Turns out, he has a small avulsed fracture, a piece of one of the many wrist bones has broken off. It was much less painful than the first fracture and he has full range of motion. He’s off to a specialist on Wednesday and already communicated with his surgeon back home. But he didn’t let it interfere. We hiked all around West Quoddy Head with our micro spikes and a good time was had by all.
I don’t know why it didn’t occur to me that this might happen, we all knew it would, but it came as a total surprise to me. I had painted during the day until my hand was a claw and quit work and walked to the point for sunset. It was windy and cold and I kept trying to tuck in under the cover of rocks while I waited. The days are already growing longer, sunset is at 4:00 pm.
I’m reminded I have to return to this site at high tide, and when it’s windy, to see the waves crash in this cut. The ground covers catch my eye, especially since I spend so much time looking at my feet when I walk on rocks.
But back to the sunset.
Here’s proof that the sun really is a star. Every shot I took captured a six pointed star.
I hiked around the point, still trying to keep out of the wind, and after I found a stable place to stand, I turned around and was stunned to find this handsome fellow.
What a treat. Full moon should make our night rounds easy, no flashlights needed.
I committed to return home to work a couple of days a month. I should be committed. It has taken ten days of travel and quarantine and three Covid tests to work two days. Needless to say, I won’t be working in January in the hope that travel restrictions may eventually ease again, they have to right?
Before heading home, we took a lovely hike in Acadia proper, around Jordan Pond and up the South Bubble. It included a at least a half mile or more of “board” walk. There was a lovely bridge around the inflow/outflow?
Beaver activity was evident.
There were some rocks to climb at the end, as there always are, and the views were spectacular.
We drove by the Thunder Hole, but the tide wasn’t quite right.
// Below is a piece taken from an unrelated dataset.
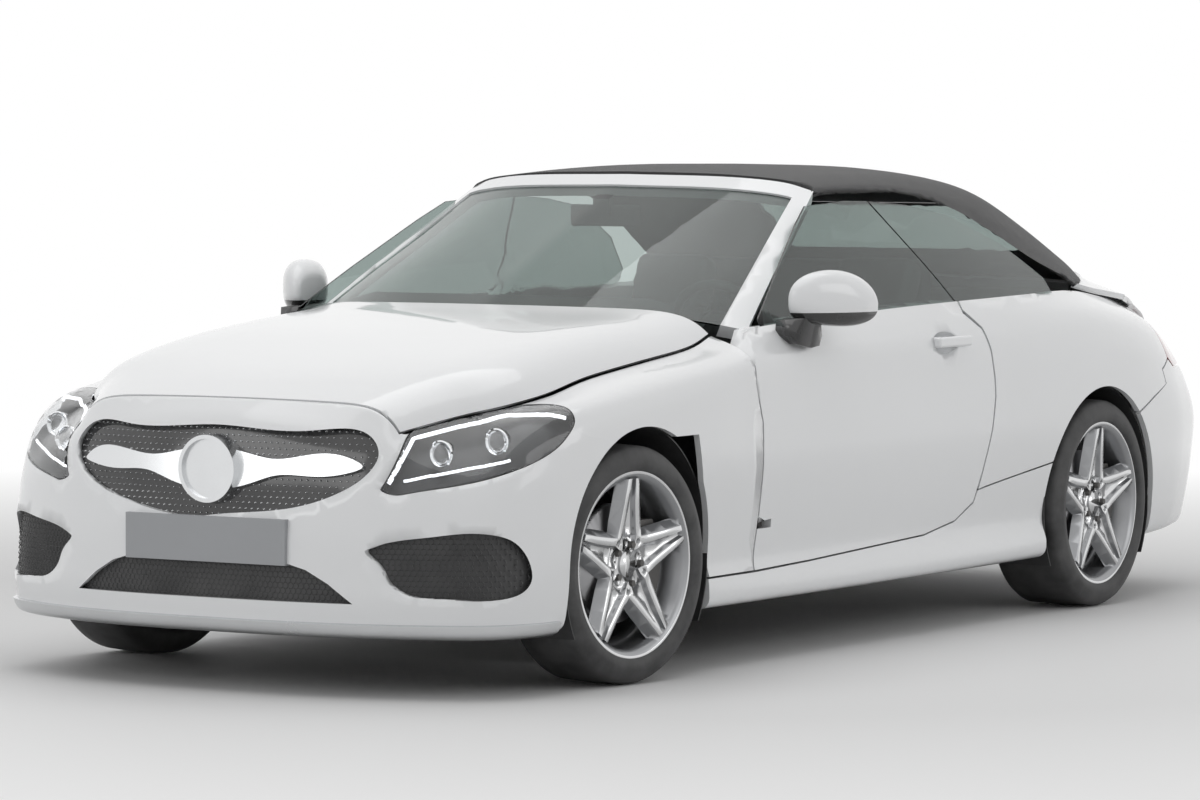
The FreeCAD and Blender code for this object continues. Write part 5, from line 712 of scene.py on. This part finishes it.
def padding(node_name, name, material):
    """A cushion blown up a little by cloth simulation from its CAD solid, which it replaces."""
    cloth = settings().cloth
    mesh = mesh_from(merged(node_name), name)
    made = bpy.data.objects.new(name, mesh)
    scene = bpy.context.scene
    scene.collection.objects.link(made)
    remesh = made.modifiers.new("Remesh", "REMESH")
    remesh.mode = "VOXEL"
    remesh.voxel_size = cloth.voxel
    applied(made)
    mesh = made.data
    base = [vertex.co.copy() for vertex in mesh.vertices]
    for vertex, spot, normal in zip(mesh.vertices, base, [v.normal.copy() for v in mesh.vertices]):
        vertex.co = spot - normal * cloth.cap / 2
    press = made.modifiers.new("Cloth", "CLOTH")
    press.settings.quality = 4
    press.settings.use_pressure = True
    press.settings.uniform_pressure_force = cloth.pressure
    press.settings.effector_weights.gravity = 0.0
    press.settings.tension_stiffness = press.settings.compression_stiffness = CLOTH_STIFFNESS
    press.collision_settings.use_collision = False
    press.point_cache.frame_start, press.point_cache.frame_end = 1, CLOTH_FRAMES
    for frame_number in range(1, CLOTH_FRAMES + 1):
        scene.frame_set(frame_number)
    graph = bpy.context.evaluated_depsgraph_get()
    blown = made.evaluated_get(graph).to_mesh()
    for vertex, spot, swollen in zip(mesh.vertices, base, blown.vertices):
        move = swollen.co - spot
        if move.length > cloth.cap / 2:
            move *= cloth.cap / 2 / move.length
        vertex.co = spot + move
    made.evaluated_get(graph).to_mesh_clear()
    made.modifiers.clear()
    scene.frame_set(1)
    smooth = made.modifiers.new("Smooth", "SMOOTH")
    smooth.iterations = 3
    applied(made)
    mesh = made.data
    bpy.data.objects.remove(made)
    made = keep(name, mesh, material, body_of(node_name), (node_name,), 60.0)
    return made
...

We heard little burps instead but will return again two hours before the high tide. A low cave captures air and then releases it in a burst of sound when conditions are right.
This is one of the few working boats we have seen since we arrived in Maine.
There were some gnarly trees along the way.
We returned home to one of my better quiches. I don’t have power tools in the apartment in Maine so I made a pie crust by grating the butter. It was pretty crisp.
Then I hit the road for the eight hour journey home. The ride went by fast, as I drove through the White Mountains of NH and the Green Mountains of Central VT to arrive home to our mountains in the Adks.
To my shock and dismay, critters quickly moved in. When the cat’s away… This porcupine came lumbering out from under my front porch. I think he thought he was invisible by ducking his head on the other side of the tree he climbed.
He left plenty of sign: footprints all over the deck and some scat!
We had problems with mice in Eddie, our 2004 Ford Explorer, all fall. I had to replace Eddie’s battery this trip (in 8 below 0 temp) and checked the glove box where I had placed a dryer sheet, to dissuade the mice. A few droppings but…they had eaten the plysplit woven key holder I had left in the car. It was shredded and unwoven.
While I did my laundry, I looked for the handwoven bag that holds the clothes pins. I found it in the outside basement alcove, also eaten.
As I reflect on it, this must mean my textiles have good taste, or at least taste good. I cut away the shredded part of the bag and put it back in the alcove in case it comes in handy for a mouse house.